* _Stated task_
Find the line containing "make_saddle(sway)" and copy it exactly, along with every line after it up to and including the line containing "record = json.load(file)". Copy nothing else.
===== Stored rows =====
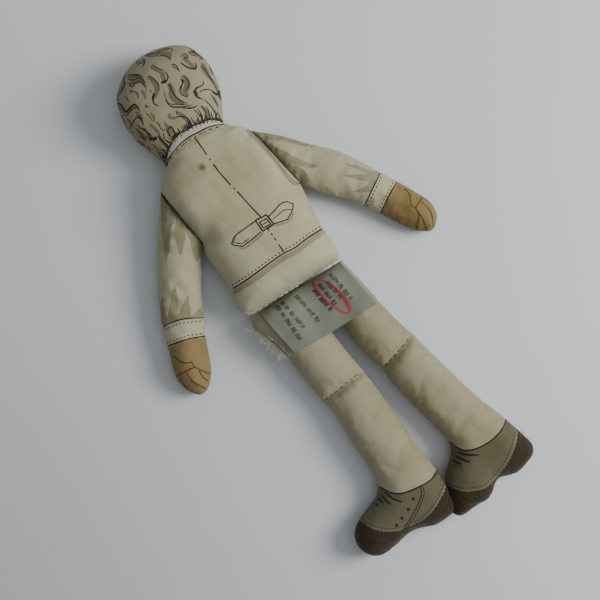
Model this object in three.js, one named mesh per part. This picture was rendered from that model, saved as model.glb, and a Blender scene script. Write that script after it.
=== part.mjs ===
// Small stuffed cloth doll, lying face down with its back up. Millimetres, +Z up.
// +Y runs from the soles to the crown, +X towards the doll's own right hand,
// +Z out of its back. The origin is at the middle of its footprint, on the
// surface it lies on.
//
// Each stuffed pocket (head, torso, arms, thighs, shins with feet) is a back
// panel and a front panel of cotton cloth that meet at the side seams, round a
// block of stuffing. Pockets narrow to a stitched line where the doll folds.
import * as THREE from 'three';

// ---------------------------------------------------------------- dimensions
const CLOTH = 0.6;            // cloth with its turned seam allowance
const GAP = 0.3;              // space kept between touching pieces
const LIP = 0.15;             // half of the gap between back and front panels
const REACH = 0.65;           // from a fold line to the first edge of a pocket

const NECK_Y = 56.4, NECK_Z = 9.4;
const HIP_Y = 1.6, HIP_Z = 9.0;
const KNEE_Z = 6.6;

const ARMHOLE_R = [[12.97, 51.24], [17.18, 28.36]];   // top, bottom
const ARMHOLE_L = [[-21.78, 49.84], [-19.11, 28.91]];
const ARMHOLE_Z = 9.2;
// Stitched knee lines, left end and right end. Both knees fold about axes turned
// 11.7 degrees from X, midway between the two lines, so the shins stay side by side.
const KNEE_L = [[-13.4, -33.85], [2.5, -32.1]];
const KNEE_R = [[8.2, -35.2], [21.9, -30.95]];

const ARM_WEDGE = 1.3;         // rise per mm away from an armhole

const LABEL_W = 30.4, LABEL_L = 17.4, LABEL_T = 0.35;

// ------------------------------------------------------------------- helpers
// A station is one cross-section of a pocket: its left and right edge points
// in plan, the height of its side seam, how far the back and the front stand
// off the seam, and how steeply each may rise from its edges.
const st = (xl, yl, xr, yr, zc, hb, hf, kl = 99, kr = 99) => ({ xl, yl, xr, yr, zc, hb, hf, kl, kr });

const bulge = (u, h, w, kl, kr, p) => {
  const e = Math.pow(Math.max(0, 1 - Math.pow(Math.abs(u), p)), 1 / p);
  const dl = w * (1 + u), dr = w * (1 - u);
  return Math.max(0, Math.min(h * e, kl * dl, kr * dr));
};

function pointAt(s, u, inset) {
  const mx = (s.xl + s.xr) / 2, my = (s.yl + s.yr) / 2;
  const dx = (s.xr - s.xl) / 2, dy = (s.yr - s.yl) / 2;
  const len = Math.hypot(dx, dy);
  const k = (len - inset) / len;
  return [mx + dx * u * k, my + dy * u * k, len - inset];
}

// Joins a row of closed cross-sections, each a list of points, with caps.
function loft(sections, capTriangles) {
  const n = sections[0].length, pos = [], idx = [];
  for (const s of sections) for (const p of s) pos.push(...p);
  for (let i = 0; i + 1 < sections.length; i++) {
    for (let j = 0; j < n; j++) {
      const a = i * n + j, b = i * n + (j + 1) % n, c = a + n, d = b + n;
      idx.push(a, b, d, a, d, c);
    }
  }
  const last = (sections.length - 1) * n;
  for (const [a, b, c] of capTriangles) {
    idx.push(a, c, b);
    idx.push(last + a, last + b, last + c);
  }
  return closed(pos, idx);
}

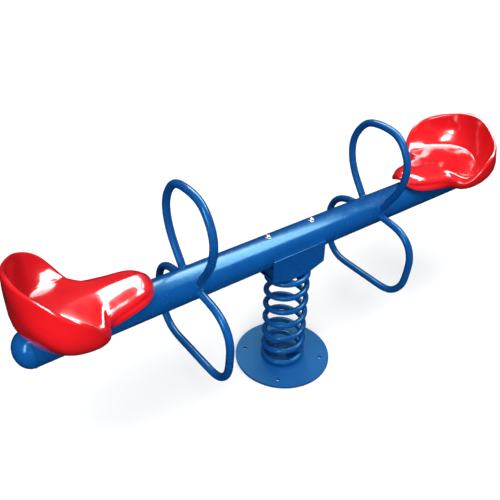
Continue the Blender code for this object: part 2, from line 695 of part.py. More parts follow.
def make_seats(parent):
    top = BEAM_AXIS_HEIGHT + SEAT_CARRIER_TOP
    bosses = []
    for i, at in enumerate(seat_bolt_spots()):
        height = SEAT_BOSS_HEIGHT if at[0] < SEAT_X else SEAT_REAR_BOSS_HEIGHT
        bosses.append(upright_hole(f"boss_{i}", SEAT_BOSS_RADIUS, at, top + GAP, top + height))
    holes = [
        upright_hole(f"boss_hole_{i}", SEAT_BOLT_RADIUS + HOLE_CLEARANCE, at,
                     top - GAP, top + SEAT_BOLT_ENGAGEMENT + GAP)
        for i, at in enumerate(seat_bolt_spots())
    ]
    seat = boolean(seat_shell(), [beam_space()])
    seat = boolean(seat, bosses, "UNION")
    seat.name = "seat"
    add_pair("seat", boolean(seat, holes), PLASTIC, parent)

    plate = SEAT_CARRIER_PLATE
    start = SEAT_X + SEAT_CARRIER_START
    end = start + SEAT_CARRIER_LENGTH
    half = SEAT_CARRIER_HALF_WIDTH

    def block(bm):
        box(bm, (start, -half, BEAM_AXIS_HEIGHT), (end, half, top))

    def inside(bm):
        box(bm, (start - plate, plate - half, BEAM_AXIS_HEIGHT - plate),
            (end + plate, half - plate, top - plate))
    bolt_holes = [
        upright_hole(f"carrier_hole_{i}", SEAT_BOLT_RADIUS + HOLE_CLEARANCE, at, top - 2 * plate, top + plate)
        for i, at in enumerate(seat_bolt_spots())
    ]
    tools = [new_mesh("carrier_inside", inside), beam_space(), *bolt_holes]
    add_pair("seat_carrier", boolean(new_mesh("carrier", block), tools), PAINT, parent)

    bolt = hex_bolt_mesh("seat_bolt", SEAT_BOLT_RADIUS, plate + SEAT_BOLT_ENGAGEMENT)
    bolt.transform(Matrix.Rotation(math.pi, 4, "X"))
    for number, (x, y) in enumerate(seat_bolt_spots(), 1):
        height = top - plate
        for side, turn in (("right", 0.0), ("left", math.pi)):
            sign = 1 if turn == 0 else -1
            add_piece(f"seat_bolt_{side}_{number}", bolt, ZINC, (sign * x, sign * y, height), turn, parent)


def main():
    rock = add_pivot("rock_pivot")
    sway = add_pivot("sway_pivot", rock)
    make_base_plate()
    make_clamps("lower", False, None)
    make_spring(rock)
    make_clamps("upper", True, sway)
    make_saddle(sway)
    make_beam(sway)
    make_loops(sway)
    make_seats(sway)
    for cutter in CUTTERS.objects:
        cutter.hide_render = True
        cutter.display_type = "WIRE"


main()
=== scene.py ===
"""The looks of the spring seesaw: gloss blue paint, gloss red moulded seats and bright zinc bolts."""

import json
import math

import bmesh
import bpy
import numpy as np
from mathutils import Matrix, Vector

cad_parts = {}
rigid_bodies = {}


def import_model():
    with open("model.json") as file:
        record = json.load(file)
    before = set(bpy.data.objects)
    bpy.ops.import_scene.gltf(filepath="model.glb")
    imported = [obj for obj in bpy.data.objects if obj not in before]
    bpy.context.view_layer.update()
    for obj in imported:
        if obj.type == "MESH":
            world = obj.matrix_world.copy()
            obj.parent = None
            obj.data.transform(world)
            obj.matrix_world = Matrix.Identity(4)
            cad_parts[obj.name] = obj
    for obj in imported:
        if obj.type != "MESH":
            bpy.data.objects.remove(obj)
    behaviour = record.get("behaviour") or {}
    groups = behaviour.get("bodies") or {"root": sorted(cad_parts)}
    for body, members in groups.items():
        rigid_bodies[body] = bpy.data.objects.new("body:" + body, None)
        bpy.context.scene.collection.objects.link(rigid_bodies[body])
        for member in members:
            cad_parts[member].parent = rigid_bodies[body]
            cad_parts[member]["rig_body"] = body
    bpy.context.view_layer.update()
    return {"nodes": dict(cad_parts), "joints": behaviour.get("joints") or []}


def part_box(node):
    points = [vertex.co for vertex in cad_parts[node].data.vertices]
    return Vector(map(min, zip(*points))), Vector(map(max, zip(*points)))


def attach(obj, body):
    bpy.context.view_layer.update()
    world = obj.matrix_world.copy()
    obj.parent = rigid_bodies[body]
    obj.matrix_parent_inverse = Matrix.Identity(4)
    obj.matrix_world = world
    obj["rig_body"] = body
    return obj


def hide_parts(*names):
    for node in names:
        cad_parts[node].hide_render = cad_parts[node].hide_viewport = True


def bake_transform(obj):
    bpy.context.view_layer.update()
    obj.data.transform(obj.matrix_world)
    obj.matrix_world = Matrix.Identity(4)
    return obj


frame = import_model()


# Sizes that come from the frame
TUBE_LOW, TUBE_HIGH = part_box("beam_tube")
BEAM_RADIUS = (TUBE_HIGH.z - TUBE_LOW.z) / 2
AXIS_Z = (TUBE_HIGH.z + TUBE_LOW.z) / 2
HALF_TUBE = TUBE_HIGH.x
LOOP_X = sum(corner.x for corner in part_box("hand_loop_right")) / 2
SPRING_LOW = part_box("coil_spring")[0].z
SPRING_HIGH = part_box("coil_spring")[1].z
SADDLE_LOW, SADDLE_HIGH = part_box("saddle_front_plate")
PIVOT = Vector(frame["joints"][0]["pos_m"])

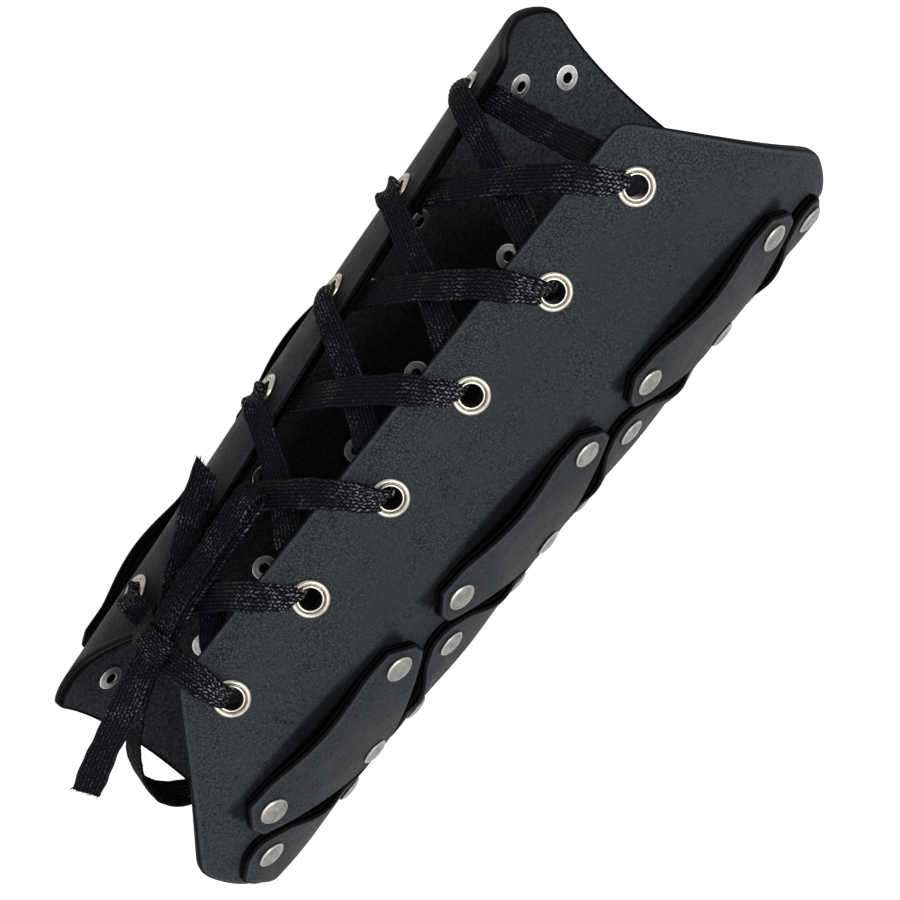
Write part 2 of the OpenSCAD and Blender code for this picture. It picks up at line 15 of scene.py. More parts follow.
=====
* _Result of the exercise_
    make_saddle(sway)
    make_beam(sway)
    make_loops(sway)
    make_seats(sway)
    for cutter in CUTTERS.objects:
        cutter.hide_render = True
        cutter.display_type = "WIRE"


main()
=== scene.py ===
"""The looks of the spring seesaw: gloss blue paint, gloss red moulded seats and bright zinc bolts."""

import json
import math

import bmesh
import bpy
import numpy as np
from mathutils import Matrix, Vector

cad_parts = {}
rigid_bodies = {}


def import_model():
    with open("model.json") as file:
        record = json.load(file)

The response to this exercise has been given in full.